**Exercise objective:** Repeat the material below exactly, line for line.
[Start Given data]
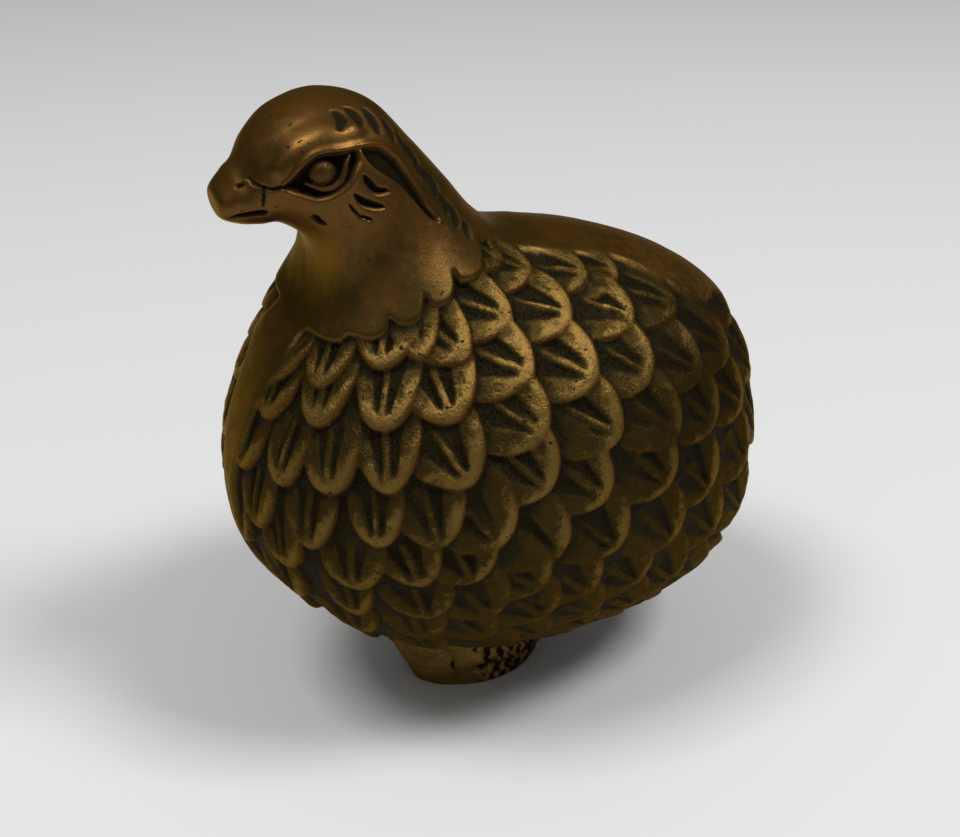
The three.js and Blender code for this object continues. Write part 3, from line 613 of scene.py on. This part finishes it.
def ridge(height, measure, level, fall):
    """Raises a rounded ridge along a stroke."""
    return np.maximum(height, level - fall * measure**2)


def cut_groove(height, measure, depth):
    """Cuts a rounded groove along a stroke."""
    return height - depth * smooth_step(1, 0.25, measure)


def framed(around, upper, lower):
    """Skin points near some marks, their flat map, and their depth inside two runs of marks."""
    near, flat = patch(around)
    outline = [at_mark(m)[0] for m in (*upper, *reversed(lower))]
    return near, flat, depth_inside(flat(SKIN[near]), flat(smooth_run(outline, 4)))


def head_marks():
    """Heights of the head's features on a smooth skin, and how dark each place is with tarnish and
    painted shade.
    """
    height = BROW_LIFT * smooth_step(1, 0, stroke(BROW_SWELL, [2.5, 3.6, 3.6, 2.5]))
    height += BROW_RIDGE * smooth_step(1, 0, stroke(BROW, [0.5, 1.1, 1.2, 1.0, 0.4]))
    tarnish_and_shade = np.zeros(len(SKIN))

    # Socket, eyeball rim, hollow behind the eye and the cut grooves darken with tarnish and painted
    # shade; the lids stay clear
    around = BROW[:EYE_CORNER] + OUTER_LID
    near, flat, inside = framed(around, BROW[: EYE_CORNER + 1], OUTER_LID)
    height[near] = mix(height[near], EYE_LEVEL, smooth_step(-0.1, 0.6, inside))
    tarnish_and_shade[near] = np.maximum(tarnish_and_shade[near], smooth_step(0, 0.5, inside))

    ball = flat(SKIN[near]) - flat(at_mark(EYEBALL)[0])
    spread = np.hypot(ball[:, 0] / EYEBALL_SIZE[0], ball[:, 1] / EYEBALL_SIZE[1])
    dome = EYEBALL_TOP - EYEBALL_DOME * (1 - np.sqrt(np.clip(1 - spread**2, 0, 1)))
    on_ball = (spread < 1) & (dome > height[near])
    height[near] = np.where(on_ball, dome, height[near])
    shade = 0.4 + 0.4 * smooth_step(0.5, 1, spread)
    tarnish_and_shade[near] = np.where(on_ball, shade, tarnish_and_shade[near])

    for marks, level, radius in LIDS:
        measure = stroke(marks, [radius * 0.5, radius, radius, radius, radius * 0.7])
        height = ridge(height, measure, level, LID_FALL)
        tarnish_and_shade *= 1 - 0.8 * smooth_step(1.2, 0.4, measure)

    behind_eye = BROW[EYE_CORNER:]
    near, _, inside = framed(behind_eye + HOLLOW_EDGE, behind_eye, HOLLOW_EDGE)
    cut = smooth_step(-0.1, 0.55, inside)
    height[near] = mix(height[near], HOLLOW_LEVEL, cut)
    tarnish_and_shade[near] = np.maximum(tarnish_and_shade[near], cut)

    for marks, radii, depth in HEAD_CUTS:
        measure = stroke(marks, radii)
        height = cut_groove(height, measure, depth)
        tarnish_and_shade = np.maximum(tarnish_and_shade, smooth_step(1.1, 0.5, measure))
    return height, tarnish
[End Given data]
**Response to this exercise:**
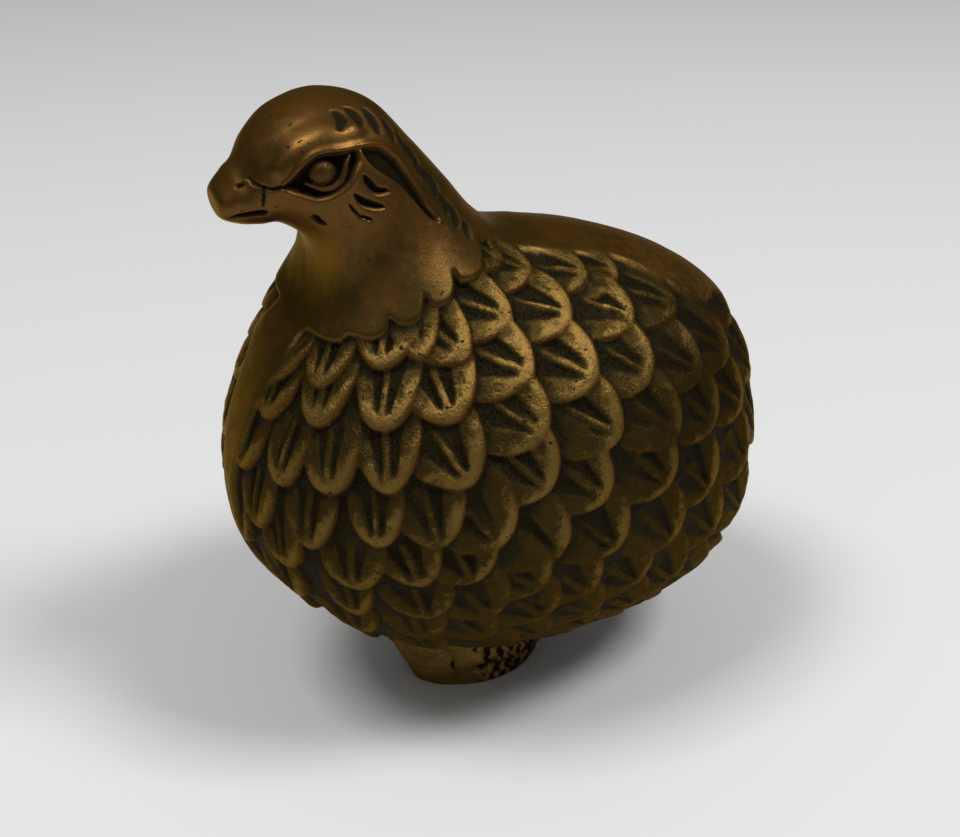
The three.js and Blender code for this object continues. Write part 3, from line 613 of scene.py on. This part finishes it.
def ridge(height, measure, level, fall):
    """Raises a rounded ridge along a stroke."""
    return np.maximum(height, level - fall * measure**2)


def cut_groove(height, measure, depth):
    """Cuts a rounded groove along a stroke."""
    return height - depth * smooth_step(1, 0.25, measure)


def framed(around, upper, lower):
    """Skin points near some marks, their flat map, and their depth inside two runs of marks."""
    near, flat = patch(around)
    outline = [at_mark(m)[0] for m in (*upper, *reversed(lower))]
    return near, flat, depth_inside(flat(SKIN[near]), flat(smooth_run(outline, 4)))


def head_marks():
    """Heights of the head's features on a smooth skin, and how dark each place is with tarnish and
    painted shade.
    """
    height = BROW_LIFT * smooth_step(1, 0, stroke(BROW_SWELL, [2.5, 3.6, 3.6, 2.5]))
    height += BROW_RIDGE * smooth_step(1, 0, stroke(BROW, [0.5, 1.1, 1.2, 1.0, 0.4]))
    tarnish_and_shade = np.zeros(len(SKIN))

    # Socket, eyeball rim, hollow behind the eye and the cut grooves darken with tarnish and painted
    # shade; the lids stay clear
    around = BROW[:EYE_CORNER] + OUTER_LID
    near, flat, inside = framed(around, BROW[: EYE_CORNER + 1], OUTER_LID)
    height[near] = mix(height[near], EYE_LEVEL, smooth_step(-0.1, 0.6, inside))
    tarnish_and_shade[near] = np.maximum(tarnish_and_shade[near], smooth_step(0, 0.5, inside))

    ball = flat(SKIN[near]) - flat(at_mark(EYEBALL)[0])
    spread = np.hypot(ball[:, 0] / EYEBALL_SIZE[0], ball[:, 1] / EYEBALL_SIZE[1])
    dome = EYEBALL_TOP - EYEBALL_DOME * (1 - np.sqrt(np.clip(1 - spread**2, 0, 1)))
    on_ball = (spread < 1) & (dome > height[near])
    height[near] = np.where(on_ball, dome, height[near])
    shade = 0.4 + 0.4 * smooth_step(0.5, 1, spread)
    tarnish_and_shade[near] = np.where(on_ball, shade, tarnish_and_shade[near])

    for marks, level, radius in LIDS:
        measure = stroke(marks, [radius * 0.5, radius, radius, radius, radius * 0.7])
        height = ridge(height, measure, level, LID_FALL)
        tarnish_and_shade *= 1 - 0.8 * smooth_step(1.2, 0.4, measure)

    behind_eye = BROW[EYE_CORNER:]
    near, _, inside = framed(behind_eye + HOLLOW_EDGE, behind_eye, HOLLOW_EDGE)
    cut = smooth_step(-0.1, 0.55, inside)
    height[near] = mix(height[near], HOLLOW_LEVEL, cut)
    tarnish_and_shade[near] = np.maximum(tarnish_and_shade[near], cut)

    for marks, radii, depth in HEAD_CUTS:
        measure = stroke(marks, radii)
        height = cut_groove(height, measure, depth)
        tarnish_and_shade = np.maximum(tarnish_and_shade, smooth_step(1.1, 0.5, measure))
    return height, tarnish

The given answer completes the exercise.